In our family, there has been discussion this year about what makes somebody an artist. The artist men in my life have practically come to blows on the subject, which has made me laugh out loud on more than one occasion. I imagine our cats thinking “Artist fight!” Men. God love’m. As if it was important to agree.
For me, being an artist has to do with what we value. Fishermen value fish and fishing and the culture of fishing. Farmers value the earth, the weather, farming, food, and the farming culture. Artists value creation, and human creation, in all its guises, and we’re drawn to people who like to talk about humans and animals as creators. Those recognized by others as artists dedicate themselves to their creations and their individual routine, at least, reflects that. But to recognize ourselves as artists is something else. It requires dedication to our chaotic collective routine. To our larger self. Our individual routine revolves around creation to the extent it can–that pushes open our tiny doorway to infinity and then closes it. The choice to prioritize your own collective chaotic routine keeps the doorway open.

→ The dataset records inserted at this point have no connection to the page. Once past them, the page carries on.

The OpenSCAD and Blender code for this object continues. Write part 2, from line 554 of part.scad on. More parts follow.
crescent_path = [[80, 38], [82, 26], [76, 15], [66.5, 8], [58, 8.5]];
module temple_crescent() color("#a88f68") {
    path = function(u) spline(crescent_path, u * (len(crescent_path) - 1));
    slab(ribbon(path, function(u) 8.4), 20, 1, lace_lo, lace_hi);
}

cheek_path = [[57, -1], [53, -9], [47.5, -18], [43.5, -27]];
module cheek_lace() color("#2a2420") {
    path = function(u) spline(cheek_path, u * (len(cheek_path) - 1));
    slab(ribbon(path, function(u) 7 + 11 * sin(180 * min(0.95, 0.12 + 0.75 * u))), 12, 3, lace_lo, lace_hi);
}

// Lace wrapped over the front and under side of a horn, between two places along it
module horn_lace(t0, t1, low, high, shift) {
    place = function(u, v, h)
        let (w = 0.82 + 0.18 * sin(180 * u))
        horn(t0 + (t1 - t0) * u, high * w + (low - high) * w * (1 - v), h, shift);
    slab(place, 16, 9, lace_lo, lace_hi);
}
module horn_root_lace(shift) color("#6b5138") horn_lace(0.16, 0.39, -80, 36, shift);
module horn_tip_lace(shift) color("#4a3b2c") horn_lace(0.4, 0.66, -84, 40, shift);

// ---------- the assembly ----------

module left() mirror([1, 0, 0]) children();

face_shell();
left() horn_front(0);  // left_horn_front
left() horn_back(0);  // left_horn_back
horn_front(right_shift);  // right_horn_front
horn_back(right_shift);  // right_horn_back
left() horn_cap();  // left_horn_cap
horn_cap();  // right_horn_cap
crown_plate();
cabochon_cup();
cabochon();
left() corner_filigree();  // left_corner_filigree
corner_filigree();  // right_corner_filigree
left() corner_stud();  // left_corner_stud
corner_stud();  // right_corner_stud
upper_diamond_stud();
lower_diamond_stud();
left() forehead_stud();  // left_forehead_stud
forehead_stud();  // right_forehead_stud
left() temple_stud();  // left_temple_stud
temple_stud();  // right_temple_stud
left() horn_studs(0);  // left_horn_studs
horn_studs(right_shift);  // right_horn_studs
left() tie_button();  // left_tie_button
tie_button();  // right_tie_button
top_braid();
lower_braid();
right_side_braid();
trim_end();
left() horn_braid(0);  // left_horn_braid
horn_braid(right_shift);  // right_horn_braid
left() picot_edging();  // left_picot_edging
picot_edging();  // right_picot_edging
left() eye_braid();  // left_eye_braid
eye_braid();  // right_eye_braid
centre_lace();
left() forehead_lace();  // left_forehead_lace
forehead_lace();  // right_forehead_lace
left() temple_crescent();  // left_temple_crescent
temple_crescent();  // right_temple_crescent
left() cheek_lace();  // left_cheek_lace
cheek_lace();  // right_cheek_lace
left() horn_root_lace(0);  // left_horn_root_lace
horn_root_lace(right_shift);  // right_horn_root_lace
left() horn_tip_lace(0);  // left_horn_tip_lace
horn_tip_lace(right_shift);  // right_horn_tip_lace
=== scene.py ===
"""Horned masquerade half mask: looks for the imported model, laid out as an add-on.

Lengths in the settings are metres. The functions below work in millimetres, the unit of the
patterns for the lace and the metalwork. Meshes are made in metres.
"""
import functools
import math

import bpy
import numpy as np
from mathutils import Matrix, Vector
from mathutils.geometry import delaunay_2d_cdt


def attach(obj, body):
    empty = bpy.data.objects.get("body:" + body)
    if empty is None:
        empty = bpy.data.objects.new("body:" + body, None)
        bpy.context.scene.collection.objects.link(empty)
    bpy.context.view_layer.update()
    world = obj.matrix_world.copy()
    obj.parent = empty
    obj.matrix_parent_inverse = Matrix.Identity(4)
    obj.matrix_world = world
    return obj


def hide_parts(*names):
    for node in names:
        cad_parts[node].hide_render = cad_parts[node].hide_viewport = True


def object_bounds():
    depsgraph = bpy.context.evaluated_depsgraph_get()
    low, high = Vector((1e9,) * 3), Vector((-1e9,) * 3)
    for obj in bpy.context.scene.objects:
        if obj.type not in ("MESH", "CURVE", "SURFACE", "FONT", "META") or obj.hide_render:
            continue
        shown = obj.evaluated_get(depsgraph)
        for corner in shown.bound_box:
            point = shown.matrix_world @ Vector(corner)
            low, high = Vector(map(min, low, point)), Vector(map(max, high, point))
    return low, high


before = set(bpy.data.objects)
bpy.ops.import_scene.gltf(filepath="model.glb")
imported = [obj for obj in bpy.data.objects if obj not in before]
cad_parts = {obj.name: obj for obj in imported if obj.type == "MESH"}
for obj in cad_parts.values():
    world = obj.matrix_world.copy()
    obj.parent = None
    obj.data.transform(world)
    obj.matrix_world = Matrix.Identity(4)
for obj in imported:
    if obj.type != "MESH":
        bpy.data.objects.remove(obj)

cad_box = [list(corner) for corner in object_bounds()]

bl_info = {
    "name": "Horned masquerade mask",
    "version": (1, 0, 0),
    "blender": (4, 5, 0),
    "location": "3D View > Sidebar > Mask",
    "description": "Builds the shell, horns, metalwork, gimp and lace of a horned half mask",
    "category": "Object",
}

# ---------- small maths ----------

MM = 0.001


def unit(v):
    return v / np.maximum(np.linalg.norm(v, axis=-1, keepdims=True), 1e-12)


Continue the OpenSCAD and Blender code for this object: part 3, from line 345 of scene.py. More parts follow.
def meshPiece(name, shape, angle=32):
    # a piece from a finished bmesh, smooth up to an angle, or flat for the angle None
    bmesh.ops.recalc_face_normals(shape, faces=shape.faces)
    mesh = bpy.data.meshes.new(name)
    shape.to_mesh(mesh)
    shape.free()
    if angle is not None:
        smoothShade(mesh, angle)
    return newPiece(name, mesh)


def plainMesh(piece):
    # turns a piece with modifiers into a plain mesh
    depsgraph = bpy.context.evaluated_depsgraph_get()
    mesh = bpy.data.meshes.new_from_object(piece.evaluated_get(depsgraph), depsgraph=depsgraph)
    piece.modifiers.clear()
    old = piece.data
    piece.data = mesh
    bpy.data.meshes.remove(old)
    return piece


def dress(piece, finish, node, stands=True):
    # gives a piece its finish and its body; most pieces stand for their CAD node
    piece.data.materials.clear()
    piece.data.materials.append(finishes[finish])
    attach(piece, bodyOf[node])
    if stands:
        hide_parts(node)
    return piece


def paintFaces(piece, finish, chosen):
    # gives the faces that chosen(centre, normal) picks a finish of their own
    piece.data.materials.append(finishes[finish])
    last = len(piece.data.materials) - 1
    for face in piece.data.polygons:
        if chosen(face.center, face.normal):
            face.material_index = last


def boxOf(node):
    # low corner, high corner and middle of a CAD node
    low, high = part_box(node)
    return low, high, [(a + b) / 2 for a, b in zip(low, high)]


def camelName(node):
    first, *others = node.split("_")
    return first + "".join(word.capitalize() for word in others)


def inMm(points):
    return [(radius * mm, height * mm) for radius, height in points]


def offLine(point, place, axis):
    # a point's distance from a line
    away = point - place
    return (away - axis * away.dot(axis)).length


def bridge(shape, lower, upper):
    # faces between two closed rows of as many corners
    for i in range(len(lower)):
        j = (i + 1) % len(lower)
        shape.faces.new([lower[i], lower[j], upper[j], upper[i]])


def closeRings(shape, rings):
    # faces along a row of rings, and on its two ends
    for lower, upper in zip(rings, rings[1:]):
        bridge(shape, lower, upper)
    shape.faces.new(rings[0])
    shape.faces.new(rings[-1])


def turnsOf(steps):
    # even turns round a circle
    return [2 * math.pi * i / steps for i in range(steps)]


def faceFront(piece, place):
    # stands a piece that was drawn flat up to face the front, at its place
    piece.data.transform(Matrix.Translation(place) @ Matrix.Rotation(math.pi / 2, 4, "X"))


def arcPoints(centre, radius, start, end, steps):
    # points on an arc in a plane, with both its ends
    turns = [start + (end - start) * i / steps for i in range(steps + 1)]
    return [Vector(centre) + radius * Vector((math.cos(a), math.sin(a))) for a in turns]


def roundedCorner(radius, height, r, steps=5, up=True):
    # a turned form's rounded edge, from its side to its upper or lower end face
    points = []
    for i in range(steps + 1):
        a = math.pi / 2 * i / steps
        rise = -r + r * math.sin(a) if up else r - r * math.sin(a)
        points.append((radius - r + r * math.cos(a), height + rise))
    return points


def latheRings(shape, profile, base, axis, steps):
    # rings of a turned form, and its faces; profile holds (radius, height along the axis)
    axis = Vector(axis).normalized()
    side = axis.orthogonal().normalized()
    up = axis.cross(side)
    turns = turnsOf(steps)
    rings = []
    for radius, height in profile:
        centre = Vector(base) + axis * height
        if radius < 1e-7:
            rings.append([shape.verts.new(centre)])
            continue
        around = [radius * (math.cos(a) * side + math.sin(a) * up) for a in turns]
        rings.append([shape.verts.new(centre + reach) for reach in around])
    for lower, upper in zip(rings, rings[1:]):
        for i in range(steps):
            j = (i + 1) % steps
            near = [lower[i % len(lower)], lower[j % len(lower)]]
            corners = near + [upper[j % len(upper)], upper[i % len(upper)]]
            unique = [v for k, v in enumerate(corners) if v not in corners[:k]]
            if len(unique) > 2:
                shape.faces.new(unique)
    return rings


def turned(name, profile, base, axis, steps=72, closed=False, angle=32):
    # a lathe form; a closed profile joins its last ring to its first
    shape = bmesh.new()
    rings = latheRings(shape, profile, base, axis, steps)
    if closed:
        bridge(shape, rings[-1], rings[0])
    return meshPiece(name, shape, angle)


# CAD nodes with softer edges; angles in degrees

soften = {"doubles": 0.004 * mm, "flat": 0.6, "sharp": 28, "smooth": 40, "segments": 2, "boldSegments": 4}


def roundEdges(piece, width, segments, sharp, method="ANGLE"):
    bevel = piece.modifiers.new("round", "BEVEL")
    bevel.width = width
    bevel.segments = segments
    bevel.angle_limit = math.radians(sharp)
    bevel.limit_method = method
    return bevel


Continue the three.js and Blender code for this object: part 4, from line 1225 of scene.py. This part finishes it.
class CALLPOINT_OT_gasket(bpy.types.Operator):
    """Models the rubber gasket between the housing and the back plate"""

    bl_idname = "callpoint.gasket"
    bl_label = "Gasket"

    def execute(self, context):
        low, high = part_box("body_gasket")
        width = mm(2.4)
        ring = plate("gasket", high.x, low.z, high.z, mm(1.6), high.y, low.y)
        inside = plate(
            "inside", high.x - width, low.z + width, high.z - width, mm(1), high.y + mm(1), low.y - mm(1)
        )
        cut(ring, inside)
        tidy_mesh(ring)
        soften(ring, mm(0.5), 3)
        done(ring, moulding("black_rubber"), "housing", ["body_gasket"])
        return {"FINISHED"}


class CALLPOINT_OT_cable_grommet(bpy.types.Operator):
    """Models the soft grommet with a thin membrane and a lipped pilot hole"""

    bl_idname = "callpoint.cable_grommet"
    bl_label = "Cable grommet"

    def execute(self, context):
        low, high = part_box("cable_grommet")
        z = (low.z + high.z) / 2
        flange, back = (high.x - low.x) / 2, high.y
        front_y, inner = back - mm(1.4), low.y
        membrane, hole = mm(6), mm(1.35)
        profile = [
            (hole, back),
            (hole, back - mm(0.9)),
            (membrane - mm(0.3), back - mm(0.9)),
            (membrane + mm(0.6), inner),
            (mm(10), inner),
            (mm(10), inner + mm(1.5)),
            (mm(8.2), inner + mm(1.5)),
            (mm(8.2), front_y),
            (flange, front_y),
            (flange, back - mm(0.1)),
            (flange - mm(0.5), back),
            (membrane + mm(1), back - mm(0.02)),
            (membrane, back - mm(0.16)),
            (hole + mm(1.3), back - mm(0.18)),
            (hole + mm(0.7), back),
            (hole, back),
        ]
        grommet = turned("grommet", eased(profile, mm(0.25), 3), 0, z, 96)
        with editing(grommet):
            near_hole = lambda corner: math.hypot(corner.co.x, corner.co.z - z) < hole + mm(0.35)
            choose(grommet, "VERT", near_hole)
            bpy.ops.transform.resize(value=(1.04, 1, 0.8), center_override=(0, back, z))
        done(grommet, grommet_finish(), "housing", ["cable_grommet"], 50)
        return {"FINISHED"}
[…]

To have sustained creation in my life, I needed sustained access to the infinite.
Tapping into the infinite may feel like magic some days, but sustained creation isn’t a trick. And it doesn’t feel like a talent or a strength or a privilege most days, either. Sustained creation is about valuing creation, and your part in it, so much that you prioritize creation and co-creation regularly, despite the odds and with your individual fears along for the ride. Sustained creation is about prioritizing what you love to create (even as that shifts) and who you love (even as that shifts) and allowing or asking others to do the same.
The act of recognizing, naming, and owning both my individual routine and my collective routine has allowed creation itself to become my routine, while being supported by, and supporting others doing the same. It’s been about learning to let go and move on to the next thing when a voice from my own doorway says “Done. At least for now.” And about learning to never give up on the humans and the work I love most—even when they’re impossible. Simple, right?